*Given request*. Return exactly the lines that run from the beginning through the line containing "return max(lands)", both included, and no others.
******
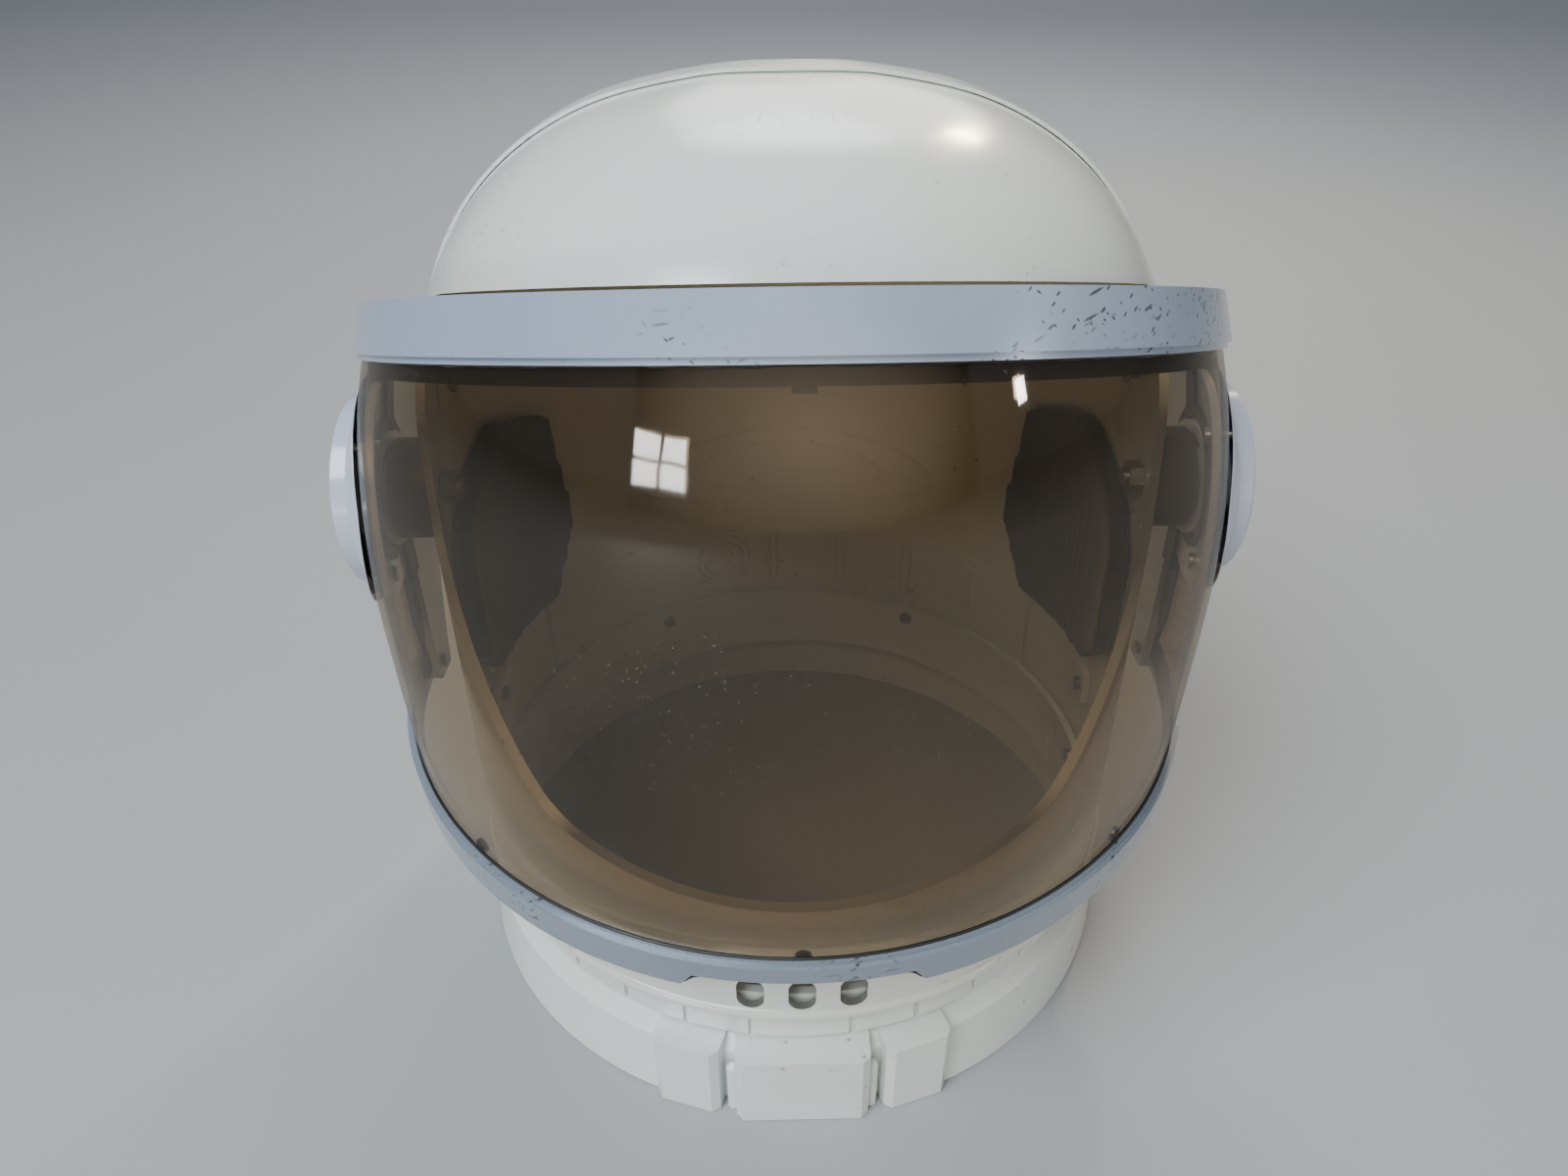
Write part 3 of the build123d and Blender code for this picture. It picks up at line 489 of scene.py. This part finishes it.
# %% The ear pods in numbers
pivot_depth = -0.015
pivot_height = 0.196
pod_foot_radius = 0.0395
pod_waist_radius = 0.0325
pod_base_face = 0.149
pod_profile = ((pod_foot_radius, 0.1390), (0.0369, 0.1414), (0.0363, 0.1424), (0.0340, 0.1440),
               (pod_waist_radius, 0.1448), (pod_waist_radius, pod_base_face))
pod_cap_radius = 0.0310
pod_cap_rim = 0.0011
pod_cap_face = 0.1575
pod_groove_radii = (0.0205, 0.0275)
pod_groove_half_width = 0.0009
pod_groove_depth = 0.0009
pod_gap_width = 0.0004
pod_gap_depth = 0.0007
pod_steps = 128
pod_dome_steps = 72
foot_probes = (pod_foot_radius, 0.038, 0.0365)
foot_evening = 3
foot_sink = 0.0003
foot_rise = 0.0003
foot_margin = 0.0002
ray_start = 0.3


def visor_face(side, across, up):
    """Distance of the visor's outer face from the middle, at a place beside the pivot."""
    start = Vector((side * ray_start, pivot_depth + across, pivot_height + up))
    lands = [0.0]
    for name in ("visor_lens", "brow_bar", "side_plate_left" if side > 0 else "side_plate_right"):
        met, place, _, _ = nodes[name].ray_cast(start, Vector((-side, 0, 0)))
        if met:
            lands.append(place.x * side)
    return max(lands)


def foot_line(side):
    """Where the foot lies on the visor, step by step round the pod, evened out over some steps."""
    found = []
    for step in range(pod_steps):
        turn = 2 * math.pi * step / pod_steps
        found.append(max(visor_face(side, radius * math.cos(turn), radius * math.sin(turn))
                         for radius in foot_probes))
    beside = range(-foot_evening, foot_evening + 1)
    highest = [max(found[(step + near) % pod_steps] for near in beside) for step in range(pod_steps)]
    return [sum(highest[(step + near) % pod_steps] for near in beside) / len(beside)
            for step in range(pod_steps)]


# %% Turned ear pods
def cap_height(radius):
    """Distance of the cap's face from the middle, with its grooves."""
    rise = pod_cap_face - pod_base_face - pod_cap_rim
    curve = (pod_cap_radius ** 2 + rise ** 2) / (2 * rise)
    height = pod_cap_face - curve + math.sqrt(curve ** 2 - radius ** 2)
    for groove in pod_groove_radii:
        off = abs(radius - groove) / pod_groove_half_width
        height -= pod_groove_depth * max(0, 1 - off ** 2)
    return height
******
*Result of the exercise*.
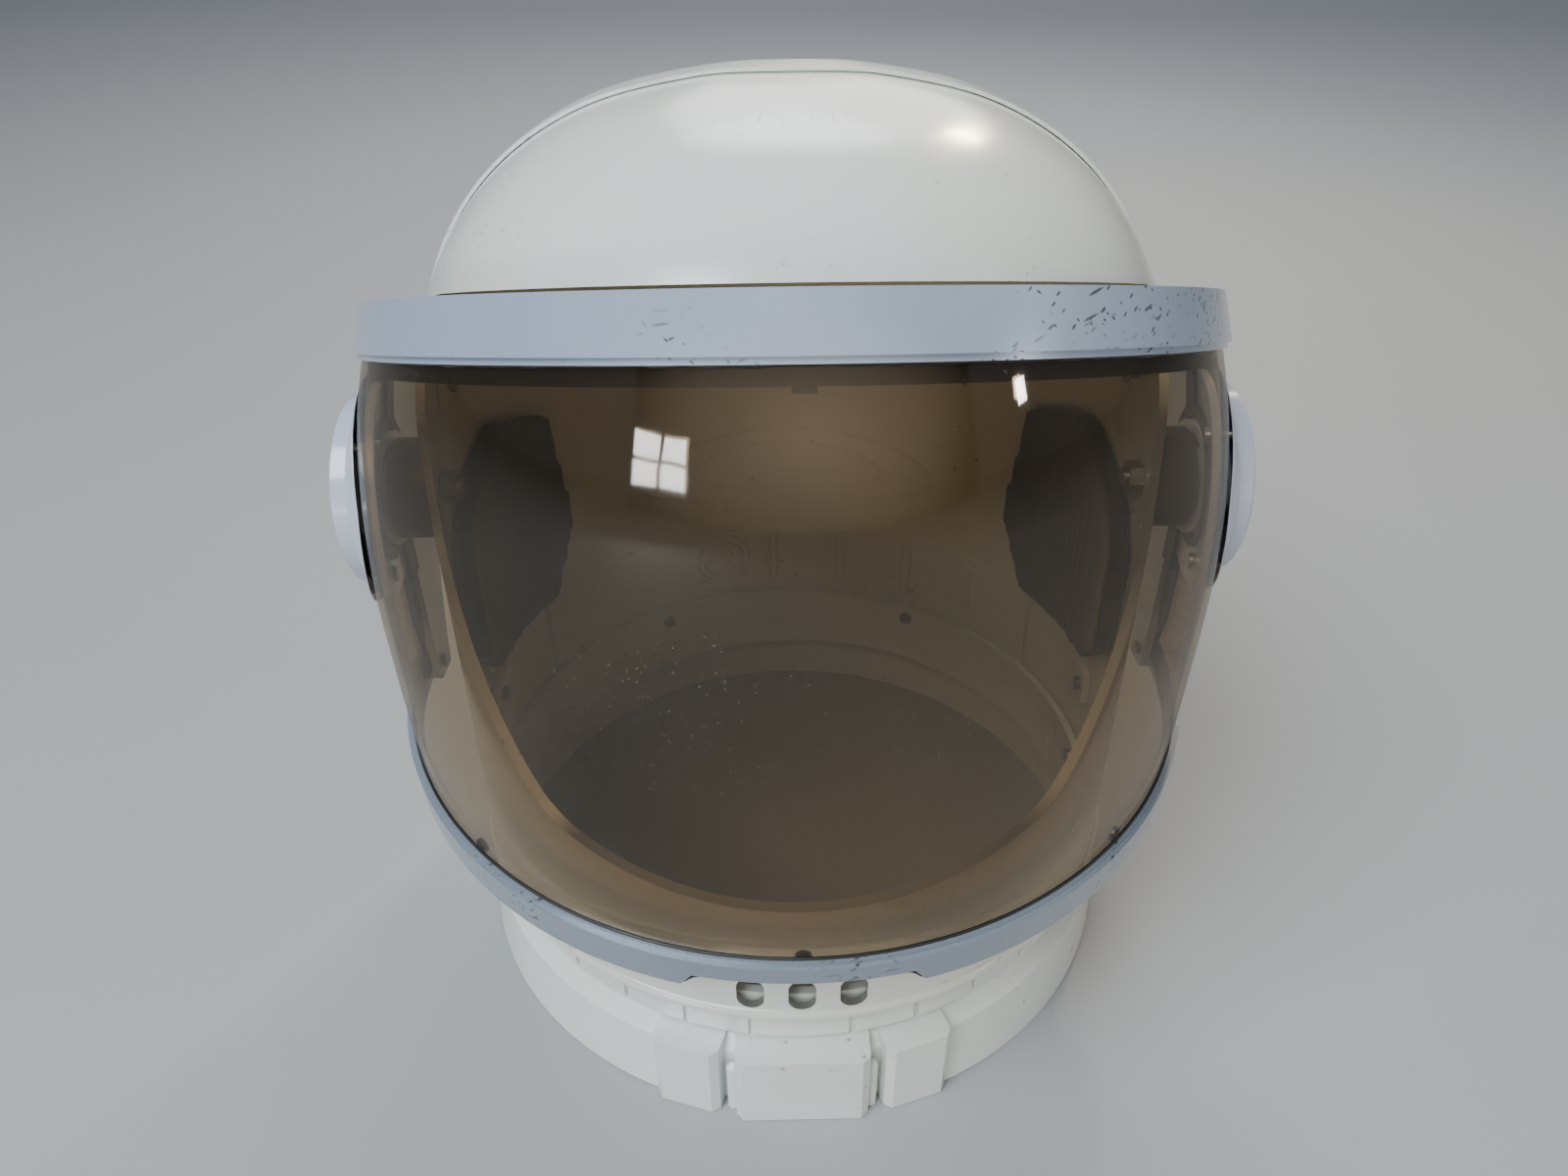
Write part 3 of the build123d and Blender code for this picture. It picks up at line 489 of scene.py. This part finishes it.
# %% The ear pods in numbers
pivot_depth = -0.015
pivot_height = 0.196
pod_foot_radius = 0.0395
pod_waist_radius = 0.0325
pod_base_face = 0.149
pod_profile = ((pod_foot_radius, 0.1390), (0.0369, 0.1414), (0.0363, 0.1424), (0.0340, 0.1440),
               (pod_waist_radius, 0.1448), (pod_waist_radius, pod_base_face))
pod_cap_radius = 0.0310
pod_cap_rim = 0.0011
pod_cap_face = 0.1575
pod_groove_radii = (0.0205, 0.0275)
pod_groove_half_width = 0.0009
pod_groove_depth = 0.0009
pod_gap_width = 0.0004
pod_gap_depth = 0.0007
pod_steps = 128
pod_dome_steps = 72
foot_probes = (pod_foot_radius, 0.038, 0.0365)
foot_evening = 3
foot_sink = 0.0003
foot_rise = 0.0003
foot_margin = 0.0002
ray_start = 0.3


def visor_face(side, across, up):
    """Distance of the visor's outer face from the middle, at a place beside the pivot."""
    start = Vector((side * ray_start, pivot_depth + across, pivot_height + up))
    lands = [0.0]
    for name in ("visor_lens", "brow_bar", "side_plate_left" if side > 0 else "side_plate_right"):
        met, place, _, _ = nodes[name].ray_cast(start, Vector((-side, 0, 0)))
        if met:
            lands.append(place.x * side)
    return max(lands)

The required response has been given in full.